Imagine the following (plausible) scenario. The numbers are purely illustrative.

Date: June 2010

An unemployed construction worker pays a mortgage of €1,000 a month. He pays this to a bank that has been recently nationalised (say AIB or BOI). He receives €800 a month dole. The going rate for a construction job is €3200, and take home pay after tax is €2,400. He is about to declare bankruptcy.

If he gets a job building a school, (replacing a prefab), the government (indirectly) employs him. They wage bill is €3,200. However as he is essentially paying his mortgage to the government, pays tax, and no longer gets the dole the marginal cost to the government is just €600.

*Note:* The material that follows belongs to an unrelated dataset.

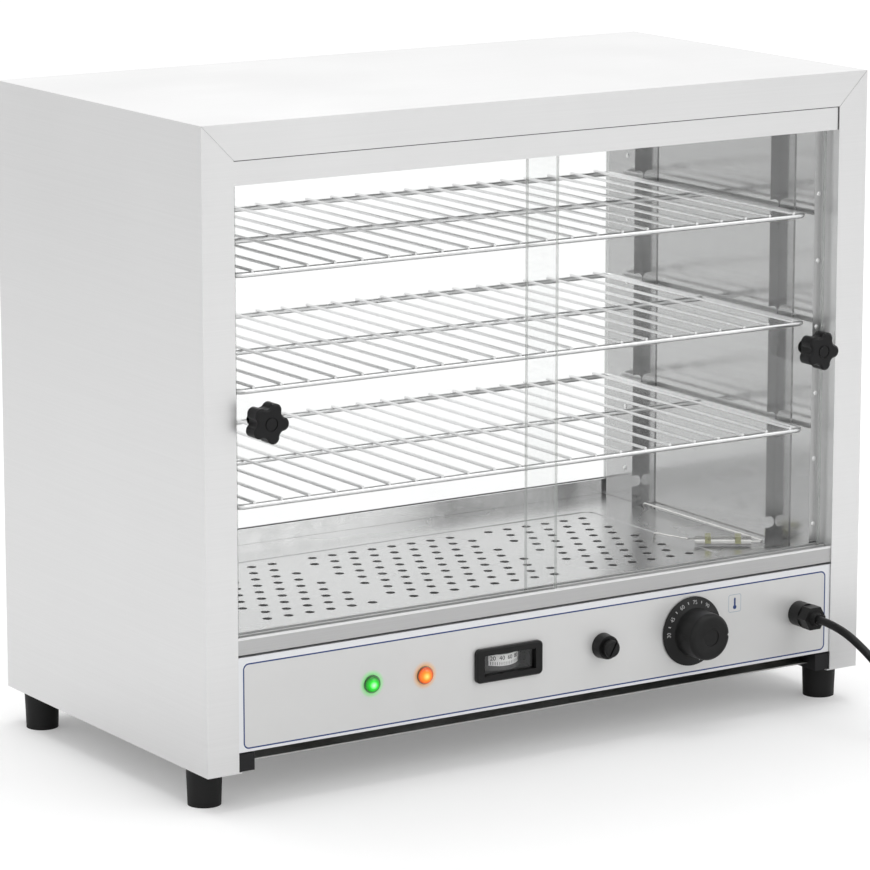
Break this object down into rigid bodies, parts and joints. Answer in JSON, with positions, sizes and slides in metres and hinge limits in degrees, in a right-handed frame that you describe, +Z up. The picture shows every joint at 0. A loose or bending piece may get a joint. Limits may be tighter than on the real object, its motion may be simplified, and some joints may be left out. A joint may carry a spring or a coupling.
{
  "type": "heated display case",
  "caption": "Countertop heated display case with sliding glass doors, wire racks, a control panel and a supply cord.",
  "frame": {"origin": "on the surface that the case stands on, under the middle of its box with the controls and without its cord", "axes": "+X to the right seen from the front, +Y from the doors to the rear pane, +Z up"},
  "size_m": [0.8079, 0.5281, 0.542],
  "materials": {
    "casing": "brushed",
    "liner": "polished",
    "track": "satin",
    "glass": "clear",
    "wire": "bright",
    "panel": "satin",
    "pan": "plain",
    "screw": "zinc plated",
    "rubber": "matt",
    "black": "matt",
    "dial": "satin",
    "green": "clear",
    "orange": "clear",
    "window": "clear",
    "ceramic": "matt",
    "element": "dull",
    "copper": "plain",
    "brass": "bright",
    "cord": "satin"
  },
  "bodies": {
    "cabinet": {"outer_casing": "casing", "bottom_door_track": "track", "top_door_track": "track", "rear_bottom_channel": "track", "rear_top_channel": "track", "rear_glass": "glass", "left_liner": "liner", "right_liner": "liner", "ceiling_liner": "liner", "perforated_floor": "casing", "front_left_upright": "liner", "rear_left_upright": "liner", "front_right_upright": "liner", "rear_right_upright": "liner", "bottom_rack": "wire", "middle_rack": "wire", "top_rack": "wire", "base_pan": "pan", "corner_blocks": "black", "feet": "rubber", "foot_screws": "screw", "rear_panel": "casing", "control_panel": "panel", "green_lamp_lens": "green", "orange_lamp_lens": "orange", "lamp_bezels": "screw", "lamp_bodies": "black", "thermometer_bezel": "black", "thermometer_window": "window", "thermometer_body": "black", "reset_bezel": "black", "limiter_body": "ceramic", "thermostat_body": "ceramic", "cable_gland": "black", "gland_locknut": "black", "terminal_block": "ceramic", "inner_cable": "cord", "heating_element": "element", "element_brackets": "pan", "sensor_bulbs": "copper", "sensor_clips": "pan", "capillaries": "copper", "cord_lead": "cord", "cord_coil": "cord", "cord_tail": "cord", "coil_tie": "black", "plug_body": "black", "plug_pins": "brass"},
    "left_door": {"left_door_glass": "glass", "left_door_knob": "black", "left_knob_screw": "screw", "left_knob_washers": "rubber"},
    "right_door": {"right_door_glass": "glass", "right_door_knob": "black", "right_knob_screw": "screw", "right_knob_washers": "rubber"},
    "dial": {"thermostat_knob": "dial", "thermostat_shaft": "screw"},
    "reset": {"reset_button": "black"},
    "meter_drum": {"thermometer_drum": "black"}
  },
  "joints": [
    {"name": "left_door_slide", "type": "slide", "parent": "cabinet", "child": "left_door", "axis": [1, 0, 0], "range_m": [0, 0.245]},
    {"name": "right_door_slide", "type": "slide", "parent": "cabinet", "child": "right_door", "axis": [1, 0, 0], "range_m": [-0.245, 0]},
    {"name": "dial_turn", "type": "hinge", "parent": "cabinet", "child": "dial", "pos_m": [0.146, -0.1625, 0.0844], "axis": [0, 1, 0], "range_deg": [0, 290]},
    {"name": "reset_press", "type": "slide", "parent": "cabinet", "child": "reset", "axis": [0, 1, 0], "range_m": [0, 0.003], "stiffness_N_per_m": 1200},
    {"name": "meter_drum_turn", "type": "hinge", "parent": "cabinet", "child": "meter_drum", "pos_m": [-0.038, -0.1262, 0.0844], "axis": [0, 0, 1], "range_deg": [0, 90], "stiffness_Nm_per_rad": 0.002}
  ]
}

If the government had decided to build the school three years ago the worker would not have been on the dole, and would have paid his mortgage to a private firm, and taxes were lower so his take home pay was more likely €2,800 and the marginal cost to the government would have been €2,800. So the marginal cost of hiring a worker is now less than a quarter what it was.

At the moment the pension reserve is investing in various stocks, bonds and shares around the world. A 3% real return on a risk free project is a fairly decent return. Suppose in the past the return on building a school versus renting one was 3%, and that labour takes up half the cost of construction, and all other construction costs have remained stable. As the marginal cost of labour has gone down 78%, the marginal cost of the project is down 36%. So the return is now 4.7% to the government. The return is 150% more than what is was

The main 'dodgy' assumption I made in my favour is that the builder was about to go bankrupt and wouldn't have been able to repay his mortgage to a nationalised bank. I also ignored whether pay went down, whether developers pay tax, whether the developer pays a mortgage, knock on effects of creating a job, non-monetary benefits, whether the rental on prefabs has changed and I picked the numbers out of my head.

However this example would be a sound investment for the government to make. It would be worth borrowing money for, and as it has a solid return lenders with loan money for such a project.